### WORK INSTRUCTIONS
Copy every line from the data below in which the string "that" can be found.

Structured object records
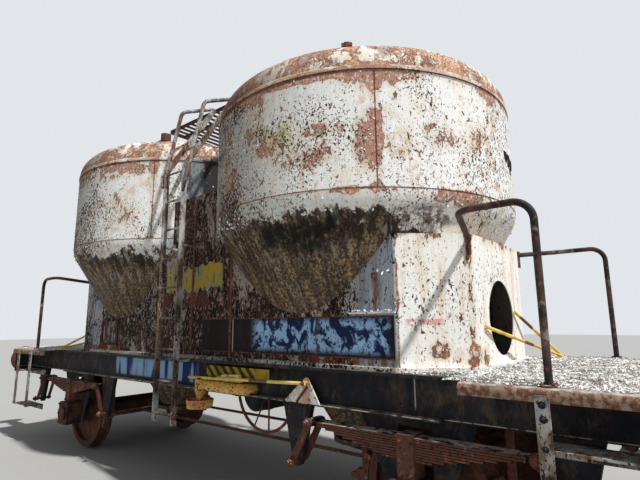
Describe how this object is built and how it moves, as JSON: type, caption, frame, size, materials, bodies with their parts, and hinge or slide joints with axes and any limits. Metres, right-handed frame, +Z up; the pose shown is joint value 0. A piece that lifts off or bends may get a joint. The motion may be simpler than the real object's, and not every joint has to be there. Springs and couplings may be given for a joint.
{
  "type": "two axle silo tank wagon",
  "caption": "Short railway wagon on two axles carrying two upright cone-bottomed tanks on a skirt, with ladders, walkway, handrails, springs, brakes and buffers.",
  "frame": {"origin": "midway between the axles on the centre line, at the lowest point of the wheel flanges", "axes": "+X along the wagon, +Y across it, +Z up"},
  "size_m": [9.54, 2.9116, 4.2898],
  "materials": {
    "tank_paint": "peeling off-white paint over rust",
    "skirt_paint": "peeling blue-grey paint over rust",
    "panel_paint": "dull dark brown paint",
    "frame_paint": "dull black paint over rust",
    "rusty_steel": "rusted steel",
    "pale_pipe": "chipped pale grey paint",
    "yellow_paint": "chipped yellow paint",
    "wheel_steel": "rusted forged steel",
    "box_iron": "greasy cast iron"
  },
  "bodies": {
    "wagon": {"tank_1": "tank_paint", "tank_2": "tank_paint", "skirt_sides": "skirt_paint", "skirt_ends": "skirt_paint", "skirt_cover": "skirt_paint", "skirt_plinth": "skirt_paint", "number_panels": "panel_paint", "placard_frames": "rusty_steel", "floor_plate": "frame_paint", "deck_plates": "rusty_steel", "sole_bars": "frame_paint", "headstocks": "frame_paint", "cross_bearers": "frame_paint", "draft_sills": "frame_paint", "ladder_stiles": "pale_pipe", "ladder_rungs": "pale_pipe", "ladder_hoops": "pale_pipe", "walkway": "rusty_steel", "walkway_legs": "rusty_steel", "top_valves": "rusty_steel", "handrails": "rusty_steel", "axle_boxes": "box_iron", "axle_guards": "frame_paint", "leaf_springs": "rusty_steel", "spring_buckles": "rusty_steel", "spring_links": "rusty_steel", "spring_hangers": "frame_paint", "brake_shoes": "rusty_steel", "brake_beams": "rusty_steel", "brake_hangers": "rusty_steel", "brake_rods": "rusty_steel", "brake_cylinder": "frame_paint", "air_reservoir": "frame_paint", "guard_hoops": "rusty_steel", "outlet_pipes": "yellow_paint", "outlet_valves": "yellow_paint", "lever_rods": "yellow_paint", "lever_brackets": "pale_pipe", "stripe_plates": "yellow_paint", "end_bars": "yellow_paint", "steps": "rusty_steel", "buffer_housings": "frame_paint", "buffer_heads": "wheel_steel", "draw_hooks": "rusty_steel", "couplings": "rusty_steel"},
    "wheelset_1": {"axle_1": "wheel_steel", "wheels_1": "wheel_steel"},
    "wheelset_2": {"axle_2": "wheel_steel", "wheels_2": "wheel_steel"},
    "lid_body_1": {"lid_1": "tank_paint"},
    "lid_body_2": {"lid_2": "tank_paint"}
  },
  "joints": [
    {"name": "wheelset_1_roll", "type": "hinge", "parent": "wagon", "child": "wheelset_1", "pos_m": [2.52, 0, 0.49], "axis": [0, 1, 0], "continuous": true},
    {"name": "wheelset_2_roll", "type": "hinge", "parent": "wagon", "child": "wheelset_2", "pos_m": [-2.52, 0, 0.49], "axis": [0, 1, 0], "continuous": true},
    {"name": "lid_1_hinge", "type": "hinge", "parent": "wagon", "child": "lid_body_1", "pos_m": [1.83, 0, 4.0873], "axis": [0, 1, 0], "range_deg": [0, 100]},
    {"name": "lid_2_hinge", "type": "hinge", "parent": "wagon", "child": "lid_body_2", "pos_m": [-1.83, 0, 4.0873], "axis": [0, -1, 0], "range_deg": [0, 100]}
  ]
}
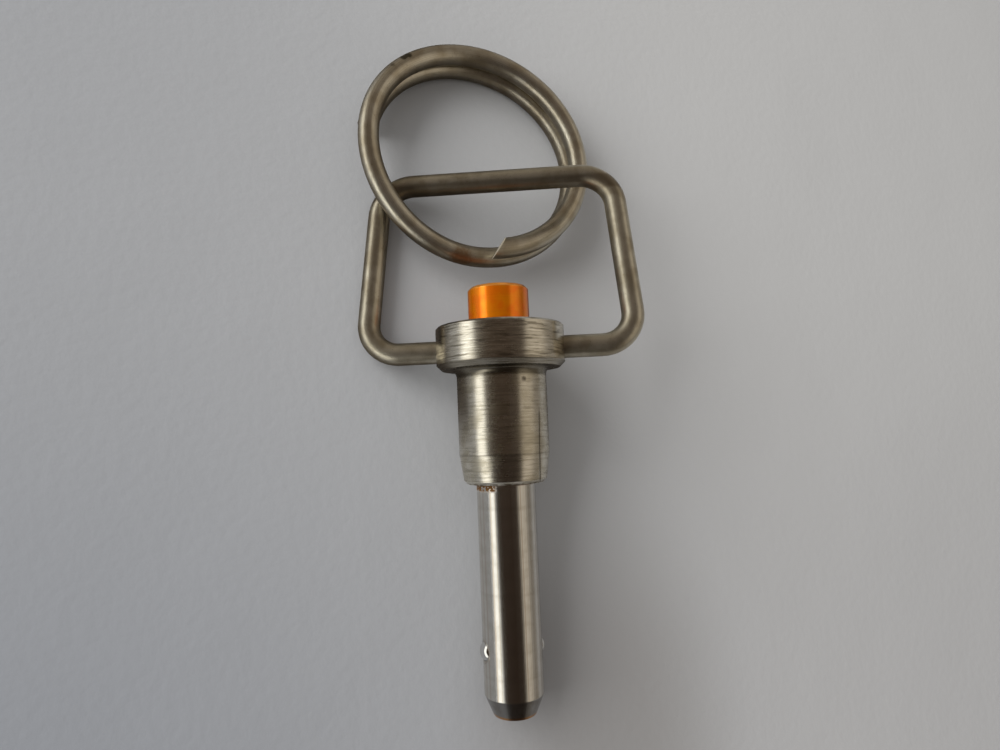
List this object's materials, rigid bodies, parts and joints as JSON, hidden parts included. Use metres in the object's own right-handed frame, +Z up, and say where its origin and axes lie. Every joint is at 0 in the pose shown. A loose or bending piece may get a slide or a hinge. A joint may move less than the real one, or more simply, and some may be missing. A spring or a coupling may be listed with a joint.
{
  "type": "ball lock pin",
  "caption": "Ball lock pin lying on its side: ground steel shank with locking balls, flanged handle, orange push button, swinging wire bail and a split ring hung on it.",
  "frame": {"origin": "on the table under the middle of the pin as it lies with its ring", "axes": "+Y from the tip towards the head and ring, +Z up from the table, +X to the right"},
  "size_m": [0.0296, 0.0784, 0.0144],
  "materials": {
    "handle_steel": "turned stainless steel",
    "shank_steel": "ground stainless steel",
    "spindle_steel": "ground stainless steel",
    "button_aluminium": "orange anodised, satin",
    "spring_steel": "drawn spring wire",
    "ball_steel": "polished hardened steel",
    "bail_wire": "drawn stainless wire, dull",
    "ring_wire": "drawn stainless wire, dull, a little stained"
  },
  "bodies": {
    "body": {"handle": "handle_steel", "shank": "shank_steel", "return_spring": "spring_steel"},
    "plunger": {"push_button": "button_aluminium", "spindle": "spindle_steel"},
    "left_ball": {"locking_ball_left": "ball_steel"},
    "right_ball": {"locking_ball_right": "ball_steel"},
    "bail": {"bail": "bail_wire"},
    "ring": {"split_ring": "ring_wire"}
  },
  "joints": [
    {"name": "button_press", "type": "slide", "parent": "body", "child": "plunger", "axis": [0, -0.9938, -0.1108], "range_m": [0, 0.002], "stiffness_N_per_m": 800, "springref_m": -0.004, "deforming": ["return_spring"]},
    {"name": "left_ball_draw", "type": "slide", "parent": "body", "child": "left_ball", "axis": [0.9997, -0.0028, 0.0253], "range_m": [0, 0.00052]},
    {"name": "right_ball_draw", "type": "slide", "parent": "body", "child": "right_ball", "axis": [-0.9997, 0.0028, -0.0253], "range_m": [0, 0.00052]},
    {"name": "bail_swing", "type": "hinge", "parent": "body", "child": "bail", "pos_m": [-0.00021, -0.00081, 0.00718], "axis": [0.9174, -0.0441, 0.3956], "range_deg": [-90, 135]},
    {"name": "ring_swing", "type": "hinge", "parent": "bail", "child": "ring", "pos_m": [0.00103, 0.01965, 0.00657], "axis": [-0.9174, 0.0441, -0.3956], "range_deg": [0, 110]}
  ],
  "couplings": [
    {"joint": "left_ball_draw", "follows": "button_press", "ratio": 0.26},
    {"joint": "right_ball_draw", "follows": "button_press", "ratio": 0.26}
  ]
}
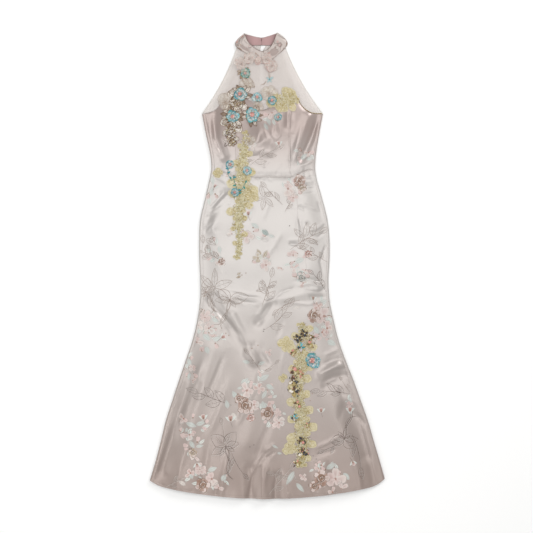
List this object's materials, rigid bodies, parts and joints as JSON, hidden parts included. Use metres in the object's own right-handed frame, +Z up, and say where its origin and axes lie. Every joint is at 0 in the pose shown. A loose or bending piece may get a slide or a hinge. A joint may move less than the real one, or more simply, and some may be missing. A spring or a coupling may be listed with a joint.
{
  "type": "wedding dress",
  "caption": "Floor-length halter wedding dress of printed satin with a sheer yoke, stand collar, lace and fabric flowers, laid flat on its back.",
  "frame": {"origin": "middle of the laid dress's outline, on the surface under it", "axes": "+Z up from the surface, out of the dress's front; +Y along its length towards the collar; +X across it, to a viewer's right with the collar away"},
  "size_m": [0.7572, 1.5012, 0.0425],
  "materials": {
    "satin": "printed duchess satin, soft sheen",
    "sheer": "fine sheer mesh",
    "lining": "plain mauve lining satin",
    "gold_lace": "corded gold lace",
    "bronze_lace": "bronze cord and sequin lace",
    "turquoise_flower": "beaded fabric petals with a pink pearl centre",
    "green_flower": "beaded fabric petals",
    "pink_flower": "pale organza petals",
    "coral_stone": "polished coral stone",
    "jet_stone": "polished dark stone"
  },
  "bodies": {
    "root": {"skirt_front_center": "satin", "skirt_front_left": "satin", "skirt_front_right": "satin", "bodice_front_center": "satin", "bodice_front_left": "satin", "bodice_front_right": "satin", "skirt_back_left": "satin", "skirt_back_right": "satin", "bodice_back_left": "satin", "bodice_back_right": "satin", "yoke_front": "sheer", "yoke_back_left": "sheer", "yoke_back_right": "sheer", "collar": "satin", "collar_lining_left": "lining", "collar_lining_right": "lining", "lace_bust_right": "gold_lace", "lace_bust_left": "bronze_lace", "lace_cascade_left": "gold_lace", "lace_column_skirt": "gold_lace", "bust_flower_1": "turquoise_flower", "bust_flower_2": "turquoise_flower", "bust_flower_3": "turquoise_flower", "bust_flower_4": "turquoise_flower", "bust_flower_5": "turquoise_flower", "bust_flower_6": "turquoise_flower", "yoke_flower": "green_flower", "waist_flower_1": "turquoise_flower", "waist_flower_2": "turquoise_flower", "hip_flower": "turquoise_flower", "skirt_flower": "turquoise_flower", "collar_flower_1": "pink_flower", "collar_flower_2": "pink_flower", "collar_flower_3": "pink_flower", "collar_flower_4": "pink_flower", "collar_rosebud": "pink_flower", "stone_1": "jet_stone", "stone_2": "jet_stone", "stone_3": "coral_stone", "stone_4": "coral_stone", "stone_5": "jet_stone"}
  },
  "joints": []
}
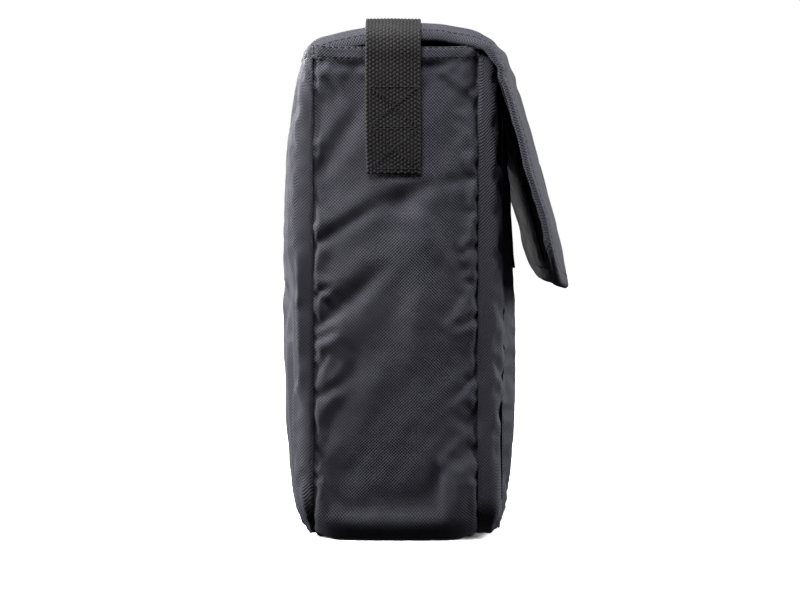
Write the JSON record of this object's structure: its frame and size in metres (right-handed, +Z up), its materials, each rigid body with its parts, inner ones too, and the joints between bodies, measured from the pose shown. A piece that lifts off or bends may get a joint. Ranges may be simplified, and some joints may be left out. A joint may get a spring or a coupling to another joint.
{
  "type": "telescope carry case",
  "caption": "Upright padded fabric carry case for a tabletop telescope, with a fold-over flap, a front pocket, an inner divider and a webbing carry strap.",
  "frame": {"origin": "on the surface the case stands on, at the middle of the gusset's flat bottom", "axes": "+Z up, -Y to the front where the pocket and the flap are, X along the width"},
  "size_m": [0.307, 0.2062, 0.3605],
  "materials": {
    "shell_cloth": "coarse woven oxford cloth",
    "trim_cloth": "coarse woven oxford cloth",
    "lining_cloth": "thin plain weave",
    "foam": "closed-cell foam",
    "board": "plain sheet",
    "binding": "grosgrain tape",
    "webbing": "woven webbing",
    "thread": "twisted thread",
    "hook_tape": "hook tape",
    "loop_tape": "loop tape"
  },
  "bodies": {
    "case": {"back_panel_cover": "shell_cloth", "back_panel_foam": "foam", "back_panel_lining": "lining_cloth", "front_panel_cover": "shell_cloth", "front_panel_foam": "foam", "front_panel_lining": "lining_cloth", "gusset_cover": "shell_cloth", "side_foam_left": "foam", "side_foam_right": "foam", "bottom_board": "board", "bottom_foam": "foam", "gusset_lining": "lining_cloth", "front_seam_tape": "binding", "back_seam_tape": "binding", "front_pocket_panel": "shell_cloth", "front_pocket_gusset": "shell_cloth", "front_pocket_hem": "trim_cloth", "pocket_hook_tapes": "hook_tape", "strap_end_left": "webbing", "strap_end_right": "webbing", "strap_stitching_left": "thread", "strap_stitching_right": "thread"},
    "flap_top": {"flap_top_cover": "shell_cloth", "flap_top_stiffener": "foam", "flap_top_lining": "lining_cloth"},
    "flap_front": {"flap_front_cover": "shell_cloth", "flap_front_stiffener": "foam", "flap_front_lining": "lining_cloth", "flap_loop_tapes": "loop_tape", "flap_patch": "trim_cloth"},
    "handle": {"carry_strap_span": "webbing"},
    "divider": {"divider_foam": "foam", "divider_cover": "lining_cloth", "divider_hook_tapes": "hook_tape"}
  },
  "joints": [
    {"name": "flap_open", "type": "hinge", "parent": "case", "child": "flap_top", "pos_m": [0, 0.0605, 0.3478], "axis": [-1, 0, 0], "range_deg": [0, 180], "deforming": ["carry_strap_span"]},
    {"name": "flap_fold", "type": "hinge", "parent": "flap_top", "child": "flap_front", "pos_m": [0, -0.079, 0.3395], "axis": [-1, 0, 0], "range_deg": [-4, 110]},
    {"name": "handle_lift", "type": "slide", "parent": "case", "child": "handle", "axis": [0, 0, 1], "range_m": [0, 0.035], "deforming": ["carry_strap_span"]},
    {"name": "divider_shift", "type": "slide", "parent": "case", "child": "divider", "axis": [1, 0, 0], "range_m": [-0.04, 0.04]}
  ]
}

### COMPLETE OUTPUT
Describe how this object is built and how it moves, as JSON: type, caption, frame, size, materials, bodies with their parts, and hinge or slide joints with axes and any limits. Metres, right-handed frame, +Z up; the pose shown is joint value 0. A piece that lifts off or bends may get a joint. The motion may be simpler than the real object's, and not every joint has to be there. Springs and couplings may be given for a joint.
Write the JSON record of this object's structure: its frame and size in metres (right-handed, +Z up), its materials, each rigid body with its parts, inner ones too, and the joints between bodies, measured from the pose shown. A piece that lifts off or bends may get a joint. Ranges may be simplified, and some joints may be left out. A joint may get a spring or a coupling to another joint.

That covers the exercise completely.